## WRITTEN TASK
Reproduce the span that opens at the line containing "KNOT_SIDES), CORD_YARN, frame);" and closes at the line containing "cad_parts[node].hide_render = cad_parts[node].hide_viewport", both lines included, without alteration and without any other line.

################

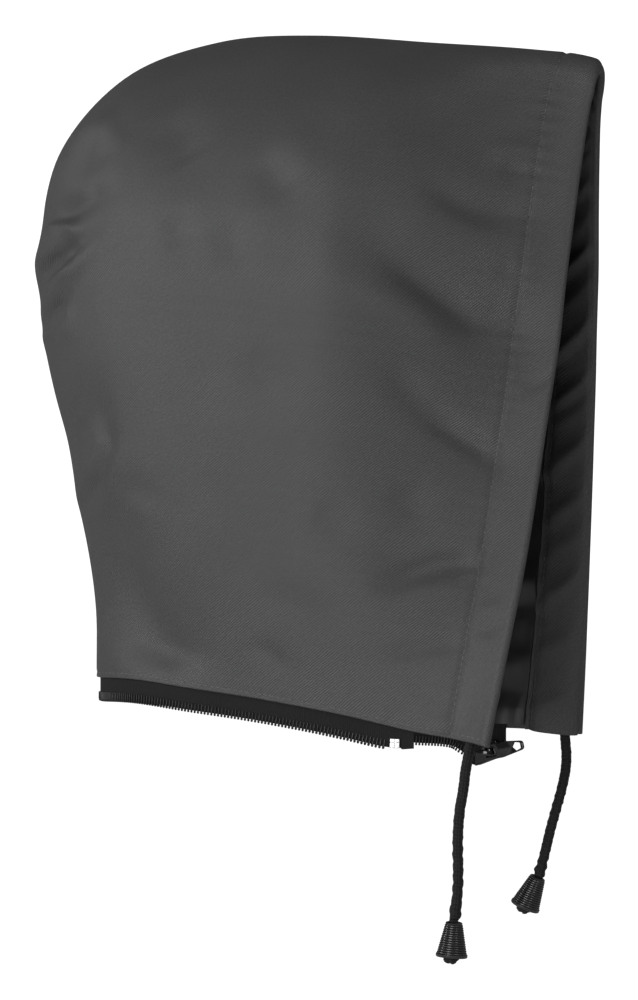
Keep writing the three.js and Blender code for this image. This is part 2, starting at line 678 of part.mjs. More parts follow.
function extruded(shape, depth) {
  const geometry = new THREE.ExtrudeGeometry(shape, { depth, bevelEnabled: false });
  return geometry.translate(0, 0, -depth / 2);
}

function shapeOf(points) {
  return new THREE.Shape(points.map(([x, y]) => new THREE.Vector2(x, y)));
}

function sliderGeometry() {
  const top = LIP_Y + SLIDER_LIP;
  const web = -RUNNING_GAP - SLIDER_WEB;
  const cut = SLIDER_HALF - SLIDER_CHAMFER;
  const channel = shapeOf([
    [-SLIDER_HALF, top - SLIDER_CHAMFER], [-SLIDER_HALF, SLIDER_CHAMFER - top], [-cut, -top],
    [-LIP_HALF, -top], [-LIP_HALF, -LIP_Y], [-CHANNEL_HALF, -LIP_Y], [-CHANNEL_HALF, web],
    [CHANNEL_HALF, web], [CHANNEL_HALF, -LIP_Y], [LIP_HALF, -LIP_Y], [LIP_HALF, -top],
    [cut, -top], [SLIDER_HALF, SLIDER_CHAMFER - top], [SLIDER_HALF, top - SLIDER_CHAMFER], [cut, top],
    [LIP_HALF, top], [LIP_HALF, LIP_Y], [CHANNEL_HALF, LIP_Y], [CHANNEL_HALF, -RUNNING_GAP],
    [-CHANNEL_HALF, -RUNNING_GAP], [-CHANNEL_HALF, LIP_Y], [-LIP_HALF, LIP_Y], [-LIP_HALF, top],
    [-cut, top],
  ]);
  const body = extruded(channel, SLIDER_LENGTH).rotateY(Math.PI / 2);
  const rear = BRIDGE_FRONT - BRIDGE_LENGTH;
  const legFront = BRIDGE_FRONT - BRIDGE_BAR;
  const legRear = rear + BRIDGE_BAR;
  const base = SLIDER_HALF - BRIDGE_ROOT;
  const under = SLIDER_HALF + BRIDGE_HEIGHT;
  const over = under + BRIDGE_BAR;
  const bridge = shapeOf([
    [rear - BRIDGE_SLOPE, base], [rear, over], [BRIDGE_FRONT - BRIDGE_SLOPE, over], [BRIDGE_FRONT, base],
    [legFront, base], [legFront - BRIDGE_FILLET, under], [legRear, under], [legRear, base],
  ]);
  const arch = extruded(bridge, BRIDGE_WIDTH).rotateX(Math.PI / 2);
  return geometryOf(solidOf(body).add(solidOf(arch)));
}

// Pull: the bar under the bridge is its hinge, at the local origin.
function pullGeometry() {
  const rear = -PULL_THICKNESS / 2;
  const root = PULL_ROOT_WIDTH / 2;
  const tip = PULL_TIP_WIDTH / 2;
  const shoulder = PULL_LENGTH * PULL_SHOULDER;
  const shape = shapeOf([
    [rear, -root + PULL_CHAMFER], [rear + PULL_CHAMFER, -root], [shoulder, -root],
    [PULL_LENGTH - PULL_TIP_CORNER, -tip], [PULL_LENGTH, -tip + PULL_TIP_CORNER],
    [PULL_LENGTH, tip - PULL_TIP_CORNER], [PULL_LENGTH - PULL_TIP_CORNER, tip],
    [shoulder, root], [rear + PULL_CHAMFER, root], [rear, root - PULL_CHAMFER],
  ]);
  const window = new THREE.Path();
  const armY = root - PULL_ARM;
  const windowFront = PULL_THICKNESS / 2 + PULL_WINDOW;
  window.moveTo(PULL_THICKNESS / 2, -armY);
  window.lineTo(PULL_THICKNESS / 2, armY);
  window.lineTo(windowFront, armY);
  window.lineTo(windowFront, -armY);
  window.closePath();
  const hole = new THREE.Path();
  const holeX = PULL_LENGTH - PULL_RIM - PULL_HOLE * Math.cos(Math.PI / PULL_HOLE_SIDES);
  for (let i = 0; i < PULL_HOLE_SIDES; i += 1) {
    const turn = (i * 2 * Math.PI) / PULL_HOLE_SIDES;
    const x = holeX - PULL_HOLE * Math.cos(turn);
    const y = PULL_HOLE * PULL_HOLE_ASPECT * Math.sin(turn);
    if (i === 0) hole.moveTo(x, y);
    else hole.lineTo(x, y);
  }
  hole.closePath();
  shape.holes.push(window, hole);
  return extruded(shape, PULL_THICKNESS);
}

function addSlider() {
  const front = ZIP[ZIP.length - 1];
  const rear = ZIP[ZIP.length - 2];
  const tipsFront = below(front, front.drop);
  const tipsRear = below(rear, rear.drop);
  const forward = tipsFront.clone().sub(tipsRear).normalize();
  const outward = front.outward.clone().add(rear.outward);
  outward.addScaledVector(forward, -outward.dot(forward)).normalize();
  const inward = outward.clone().negate();
  const up = inward.clone().cross(forward);
  const frame = new THREE.Group();
  frame.quaternion.setFromRotationMatrix(new THREE.Matrix4().makeBasis(forward, up, inward));
  frame.position.copy(tipsFront).addScaledVector(forward, -(SLIDER_SETBACK + SLIDER_LENGTH / 2));
  addPiece("zip_slider", sliderGeometry(), BLACK_ENAMEL, frame);
  const hinge = new THREE.Group();
  hinge.position.set(BAR_X, 0, SLIDER_HALF + BAR_HEIGHT);
  addPiece("zip_pull", pullGeometry(), BLACK_ENAMEL, hinge);
  frame.add(hinge);
  hood.add(frame);
}

// Drawcord ends

function addCordEnd(sideName, route) {
  const points = route.map(([x, y, z]) => new THREE.Vector3(x, y, z));
  const curve = new THREE.CatmullRomCurve3(points);
  const radius = CORD_DIAMETER / 2;
  const section = new THREE.Shape();
  for (let i = 0; i < CORD_SIDES; i += 1) {
    const turn = (2 * Math.PI * i) / CORD_SIDES;
    if (i === 0) section.moveTo(radius, 0);
    else section.lineTo(radius * Math.cos(turn), radius * Math.sin(turn));
  }
  section.closePath();
  const steps = Math.round(curve.getLength() / CORD_STEP);
  const tube = new THREE.ExtrudeGeometry(section, { steps, extrudePath: curve, bevelEnabled: false });
  addPiece(`cord_${sideName}`, tube, CORD_YARN);

  const end = points[points.length - 1];
  const down = curve.getTangentAt(1);
  const frame = new THREE.Group();
  frame.quaternion.setFromUnitVectors(new THREE.Vector3(0, -1, 0), down);
  frame.position.copy(end).addScaledVector(down, -(KNOT_DEPTH - CLOTH_GAP));
  const bore = radius + BELL_BORE_GAP;
  const bell = new THREE.LatheGeometry(
    [
      new THREE.Vector2(bore, 0),
      new THREE.Vector2(bore, -BELL_COLLAR),
      new THREE.Vector2(BELL_RIM_RADIUS - 2 * BELL_WALL, -BELL_COLLAR - BELL_SHOULDER),
      new THREE.Vector2(BELL_RIM_RADIUS - BELL_WALL, -BELL_LENGTH),
      new THREE.Vector2(BELL_RIM_RADIUS, -BELL_LENGTH),
      new THREE.Vector2(BELL_RIM_RADIUS, -BELL_LENGTH + BELL_RIM_BAND),
      new THREE.Vector2(BELL_TOP_RADIUS, -BELL_EDGE),
      new THREE.Vector2(BELL_TOP_RADIUS - BELL_EDGE, 0),
      new THREE.Vector2(bore, 0),
    ],
    BELL_SIDES,
  );
  addPiece(`bell_${sideName}`, bell, BLACK_PLASTIC, frame);
  const profile = [];
  for (let i = 0; i <= KNOT_RINGS; i += 1) {
    const turn = (Math.PI * i) / KNOT_RINGS;
    const ringRadius = i === 0 || i === KNOT_RINGS ? 0 : KNOT_RADIUS * Math.sin(turn);
    const ringHeight = -KNOT_DEPTH - (KNOT_LENGTH / 2) * (1 + Math.cos(turn));
    profile.push(new THREE.Vector2(ringRadius, ringHeight));
  }
  addPiece(`knot_${sideName}`, new THREE.LatheGeometry(profile, KNOT_SIDES), CORD_YARN, frame);
  hood.add(frame);
}

addPiece("panel_right", panelGeometry(RIGHT), TWILL);
addPiece("panel_left", panelGeometry(LEFT), TWILL);
addPiece("lining_right", liningGeometry(RIGHT), SATIN);
addPiece("lining_left", liningGeometry(LEFT), SATIN);
addZip();
addTopStop();
addSlider();
addCordEnd("right", CORD_ROUTE_RIGHT);
addCordEnd("left", CORD_ROUTE_LEFT);

export default hood;
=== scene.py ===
import json
import math

import bpy
import numpy as np
from mathutils import Matrix, Vector


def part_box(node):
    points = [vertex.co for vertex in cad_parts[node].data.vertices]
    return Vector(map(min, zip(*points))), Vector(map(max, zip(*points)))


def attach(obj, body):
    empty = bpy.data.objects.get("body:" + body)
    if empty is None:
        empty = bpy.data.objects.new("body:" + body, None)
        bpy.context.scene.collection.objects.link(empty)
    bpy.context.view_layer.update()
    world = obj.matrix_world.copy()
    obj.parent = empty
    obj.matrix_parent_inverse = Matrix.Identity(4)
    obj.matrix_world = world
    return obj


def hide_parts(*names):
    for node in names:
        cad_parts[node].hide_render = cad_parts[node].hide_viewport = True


bl_info = {
    "name": "Detachable Hood",
    "version": (1, 0, 0),
    "blender": (4, 5, 0),
    "location": "3D Viewport > Sidebar > Hood",
    "description": "Dresses a lined twill hood with its drawcord, bell ends and neck zip",
    "category": "Object",
}

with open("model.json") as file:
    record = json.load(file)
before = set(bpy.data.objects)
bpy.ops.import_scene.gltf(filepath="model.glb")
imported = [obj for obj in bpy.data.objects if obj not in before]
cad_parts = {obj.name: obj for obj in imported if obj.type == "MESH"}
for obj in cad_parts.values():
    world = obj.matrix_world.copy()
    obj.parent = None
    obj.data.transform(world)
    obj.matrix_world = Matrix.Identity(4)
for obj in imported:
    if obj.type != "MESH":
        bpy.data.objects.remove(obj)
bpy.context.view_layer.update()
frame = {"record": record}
JOINT = frame["record"]["behaviour"]["joints"][0]
FACE_MOUNT = next(m for m in frame["record"]["mounts"] if m["name"] == "slider_face")

TURN = 2 * math.pi
SAME = 1e-5  # lengths this close count as the same
MM = 0.001
RIPPLE_WEIGHTS = (1, 0.7, 0.5)
RIGHT, LEFT = -1, 1
SIDE_NAMES = {RIGHT: "right", LEFT: "left"}

# Form of the hood, in metres
HOOD_HEIGHT = 0.3357
HOOD_DEPTH = 0.281
HEAD_WIDTH = 0.174
FACE_WIDTH = 0.1252
FACE_FLARE = 0.0134
ARCH_RISE = 0.010
FACE_BLEND = 0.105
LEFT_DROOP = 0.0128
SWELL_EASE = 0.75
BLEND_SOFTNESS = 0.35
FLARE_CURVE = 1.3
CROWN_CORNER = 0.46
SEAM_ROUNDNESS = 2.15
FOLD_RISE = 0.005
FOLD_BREADTH = 0.015
SEAM_HOLD = 0.2
PROBE = 1e-3
CORNER_REACH = 0.026  # round the crown's corner the directions come from the seam
CORNER_BLEND = 0.012

# Layers of the cloth
WALL = 0.0012
LINING = 0.0010
CLOTH_GAP = 0.0003
SEAM_GAP = 0.0003
SHELL = 0.0025
CASING = 0.022
FACING_END = 0.024
LINING_FRONT = 0.0243
EDGE_GAP = 0.002
SEWN_GAP = 0.0004
FOLD_RADIUS = WALL + EDGE_GAP / 2
PUFF = 0.0052
PUFF_HEIGHT = 0.060
PUFF_ABOVE = 0.3
PUFF_FULLNESS = 0.4
CASING_CLOSE = 0.17
LINING_HEM = 0.0025
LOW_SEAM_SHIFT = 0.0012  # the layers below the outer one meet this far beside its seam
LOW_SEAM_FROM = 0.0003
RELIEF_ROOM = 0.0003

# Zip
TAPE = 0.001
TAPE_DEPTH = WALL + CLOTH_GAP + TAPE / 2
TAPE_RISE = 0.009
ZIP_DROP = 0.0112
COIL_HEIGHT = 0.0042
COIL_THICKNESS = 0.0024
ZIP_INSETS = {RIGHT: 0.038, LEFT: 0.034}
SLIDER_RUN = 0.020
END_TAB = 0.012
STOP_LIFT = 0.0018
TOOTH_PITCH = 0.0017
TOOTH_WIRE = 0.00038
ZIP_STATIONS = 900
TAPE_ROW = 0.0011
STOP_SEARCH = 0.0005

# Outline tables, as shares of the hood's depth (forward) and height (up)
FRONT_EDGE = np.array([  # at, forward, up, half, flare
    (0, 0.3843, 0, 1, 1), (0.147, 0.4082, 0.1376, 0.88, 0.63), (0.285, 0.4288, 0.2678, 0.74, 0.41),
    (0.432, 0.4459, 0.4057, 0.61, 0.31), (0.58, 0.4626, 0.5445, 0.489, 0.15),
    (0.735, 0.4762, 0.6899, 0.374, 0), (0.873, 0.4879, 0.8195, 0.23, 0),
    (0.952, 0.4968, 0.8937, 0.153, 0), (1, 0.5089, 0.9383, 0.128, 0),
])
CENTRE_SEAM = np.array([  # forward, up
    (0.5089, 0.9383), (0.4947, 0.9562), (0.3922, 0.9708), (0.2142, 0.9845), (0, 1), (-0.1669, 0.9952),
    (-0.3335, 0.95), (-0.4552, 0.8427), (-0.4964, 0.6991), (-0.4829, 0.5716), (-0.4409, 0.4203),
    (-0.4096, 0.3006), (-0.3879, 0.1844), (-0.3858, 0.0825),
])
NECK_HEM = np.array([  # forward, up
    (0.3843, 0), (0.2559, 0.0158), (0.1278, 0.0393), (-0.0007, 0.0581), (-0.1288, 0.0724),
    (-0.2573, 0.084), (-0.3858, 0.0825),
])
HEAD_SHAPE = np.array([  # up, half, rounding
    (0, 0.828, 0.278), (0.1, 0.862, 0.29), (0.247, 0.931, 0.315), (0.426, 0.989, 0.34), (0.575, 1, 0.36),
    (0.724, 0.966, 0.374), (0.873, 0.897, 0.374), (1, 0.851, 0.374),
])
ZIP_DROPS = {  # run from the zip's end, drop
    RIGHT: np.array([(0, 0.70), (0.5, 0.93), (1, 1), (2.6, 1)]),
    LEFT: np.array([(0, 0.87), (1, 1.32), (1.5, 1), (2.6, 1)]),
}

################

## COMPLETED EXERCISE
  addPiece(`knot_${sideName}`, new THREE.LatheGeometry(profile, KNOT_SIDES), CORD_YARN, frame);
  hood.add(frame);
}

addPiece("panel_right", panelGeometry(RIGHT), TWILL);
addPiece("panel_left", panelGeometry(LEFT), TWILL);
addPiece("lining_right", liningGeometry(RIGHT), SATIN);
addPiece("lining_left", liningGeometry(LEFT), SATIN);
addZip();
addTopStop();
addSlider();
addCordEnd("right", CORD_ROUTE_RIGHT);
addCordEnd("left", CORD_ROUTE_LEFT);

export default hood;
=== scene.py ===
import json
import math

import bpy
import numpy as np
from mathutils import Matrix, Vector


def part_box(node):
    points = [vertex.co for vertex in cad_parts[node].data.vertices]
    return Vector(map(min, zip(*points))), Vector(map(max, zip(*points)))


def attach(obj, body):
    empty = bpy.data.objects.get("body:" + body)
    if empty is None:
        empty = bpy.data.objects.new("body:" + body, None)
        bpy.context.scene.collection.objects.link(empty)
    bpy.context.view_layer.update()
    world = obj.matrix_world.copy()
    obj.parent = empty
    obj.matrix_parent_inverse = Matrix.Identity(4)
    obj.matrix_world = world
    return obj


def hide_parts(*names):
    for node in names:
        cad_parts[node].hide_render = cad_parts[node].hide_viewport = True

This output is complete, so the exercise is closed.